WHAT YOU NEED TO DO:
Return all the data, word for word.

SOURCE DATA:
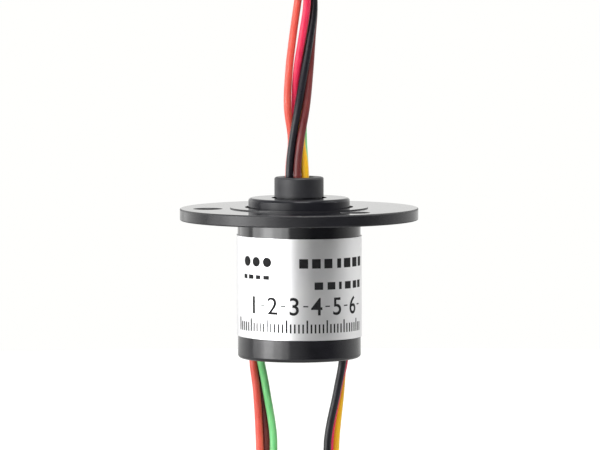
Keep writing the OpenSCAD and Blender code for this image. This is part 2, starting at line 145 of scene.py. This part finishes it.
def roughness_between(tree, shader, value, low, high):
    tree.links.new(spread(tree, value, low, high), shader.inputs["Roughness"])


def bump(tree, shader, height, distance_mm):
    node = tree.nodes.new("ShaderNodeBump")
    node.inputs["Distance"].default_value = distance_mm * MM
    node.inputs["Strength"].default_value = 1
    tree.links.new(height, node.inputs["Height"])
    tree.links.new(node.outputs["Normal"], shader.inputs["Normal"])


# ---------------------------------------------------------------- lead materials

# The light and the deep tone of each lead
LEAD_COLOURS = {
    "orange": ((0.72, 0.124, 0.09), (0.64, 0.096, 0.07)),
    "red": ((0.74, 0.03, 0.1), (0.64, 0.022, 0.078)),
    "black": ((0.008, 0.008, 0.011), (0.013, 0.012, 0.017)),
    "brown": ((0.18, 0.039, 0.036), (0.125, 0.023, 0.025)),
    "yellow": ((0.82, 0.5, 0.024), (0.76, 0.42, 0.02)),
    "green": ((0.23, 0.66, 0.27), (0.18, 0.56, 0.21)),
}
INSULATION_DEPTH = 0.4


def lead_insulation(name, light, deep, depth_mm):
    """Extruded insulation: a smooth, slightly clear skin with slow colour drift and faint waves.
    depth_mm: how far light sinks in, 0 for a dense colour."""
    material, tree, shader = new_material(name, light, 0.3, ior=1.36)
    if depth_mm:
        shader.inputs["Subsurface Weight"].default_value = 0.6
        shader.inputs["Subsurface Radius"].default_value = (1, 0.6, 0.5)
        shader.inputs["Subsurface Scale"].default_value = depth_mm * MM
    place = object_coordinates(tree)
    drift = spread(tree, noise(tree, place, 0.35, 2), 0, 1, 0.35, 0.65)
    colour_between(tree, shader, drift, light, deep)
    roughness_between(tree, shader, noise(tree, place, 6, 4), 0.25, 0.38)
    bump(tree, shader, noise(tree, place, 1.6, 3), 0.012)
    return material


def tinned_copper():
    material, tree, shader = new_material(
        "tinned_copper", (0.62, 0.61, 0.58), 0.3, metallic=1.0)
    place = object_coordinates(tree)
    roughness_between(tree, shader, noise(tree, place, 5), 0.22, 0.42)
    bump(tree, shader, noise(tree, place, 9), 0.004)
    return material


TINNED_COPPER = tinned_copper()
LEAD_MATERIALS = {
    name: lead_insulation("lead_" + name, *pair, 0 if name == "black" else INSULATION_DEPTH)
    for name, pair in LEAD_COLOURS.items()
}

# ---------------------------------------------------------------- the leads, in millimetres

WIRE_D = 0.78
LEAD_LENGTH = 250
STRIPPED = 3
COLLAR_TOP = 4.35
HOUSING_BOTTOM = -14

STRANDS = 6
STRAND_PITCH = 0.8
FOLD_R = 2.4
FOLD_STEPS = 12
HANK_OUTER_R = FOLD_R + 2 * STRAND_PITCH
# Each hank: its middle, its near end, the height of its runs and which way they go
ROTOR_HANK = {"x": 0.8 + HANK_OUTER_R, "z": 28, "run": 37, "up": 1}
STATOR_HANK = {"x": 0, "z": -29, "run": 39, "up": -1}

TIP_STRANDS = 6
TIP_STRAND_D = 0.127
TIP_LAY = 3.6
TIP_INSIDE = 0.5
TIP_STEPS = 12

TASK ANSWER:
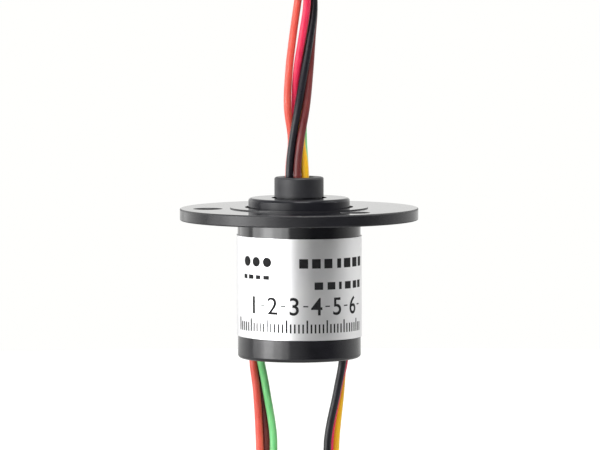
Keep writing the OpenSCAD and Blender code for this image. This is part 2, starting at line 145 of scene.py. This part finishes it.
def roughness_between(tree, shader, value, low, high):
    tree.links.new(spread(tree, value, low, high), shader.inputs["Roughness"])


def bump(tree, shader, height, distance_mm):
    node = tree.nodes.new("ShaderNodeBump")
    node.inputs["Distance"].default_value = distance_mm * MM
    node.inputs["Strength"].default_value = 1
    tree.links.new(height, node.inputs["Height"])
    tree.links.new(node.outputs["Normal"], shader.inputs["Normal"])


# ---------------------------------------------------------------- lead materials

# The light and the deep tone of each lead
LEAD_COLOURS = {
    "orange": ((0.72, 0.124, 0.09), (0.64, 0.096, 0.07)),
    "red": ((0.74, 0.03, 0.1), (0.64, 0.022, 0.078)),
    "black": ((0.008, 0.008, 0.011), (0.013, 0.012, 0.017)),
    "brown": ((0.18, 0.039, 0.036), (0.125, 0.023, 0.025)),
    "yellow": ((0.82, 0.5, 0.024), (0.76, 0.42, 0.02)),
    "green": ((0.23, 0.66, 0.27), (0.18, 0.56, 0.21)),
}
INSULATION_DEPTH = 0.4


def lead_insulation(name, light, deep, depth_mm):
    """Extruded insulation: a smooth, slightly clear skin with slow colour drift and faint waves.
    depth_mm: how far light sinks in, 0 for a dense colour."""
    material, tree, shader = new_material(name, light, 0.3, ior=1.36)
    if depth_mm:
        shader.inputs["Subsurface Weight"].default_value = 0.6
        shader.inputs["Subsurface Radius"].default_value = (1, 0.6, 0.5)
        shader.inputs["Subsurface Scale"].default_value = depth_mm * MM
    place = object_coordinates(tree)
    drift = spread(tree, noise(tree, place, 0.35, 2), 0, 1, 0.35, 0.65)
    colour_between(tree, shader, drift, light, deep)
    roughness_between(tree, shader, noise(tree, place, 6, 4), 0.25, 0.38)
    bump(tree, shader, noise(tree, place, 1.6, 3), 0.012)
    return material


def tinned_copper():
    material, tree, shader = new_material(
        "tinned_copper", (0.62, 0.61, 0.58), 0.3, metallic=1.0)
    place = object_coordinates(tree)
    roughness_between(tree, shader, noise(tree, place, 5), 0.22, 0.42)
    bump(tree, shader, noise(tree, place, 9), 0.004)
    return material


TINNED_COPPER = tinned_copper()
LEAD_MATERIALS = {
    name: lead_insulation("lead_" + name, *pair, 0 if name == "black" else INSULATION_DEPTH)
    for name, pair in LEAD_COLOURS.items()
}

# ---------------------------------------------------------------- the leads, in millimetres

WIRE_D = 0.78
LEAD_LENGTH = 250
STRIPPED = 3
COLLAR_TOP = 4.35
HOUSING_BOTTOM = -14

STRANDS = 6
STRAND_PITCH = 0.8
FOLD_R = 2.4
FOLD_STEPS = 12
HANK_OUTER_R = FOLD_R + 2 * STRAND_PITCH
# Each hank: its middle, its near end, the height of its runs and which way they go
ROTOR_HANK = {"x": 0.8 + HANK_OUTER_R, "z": 28, "run": 37, "up": 1}
STATOR_HANK = {"x": 0, "z": -29, "run": 39, "up": -1}

TIP_STRANDS = 6
TIP_STRAND_D = 0.127
TIP_LAY = 3.6
TIP_INSIDE = 0.5
TIP_STEPS = 12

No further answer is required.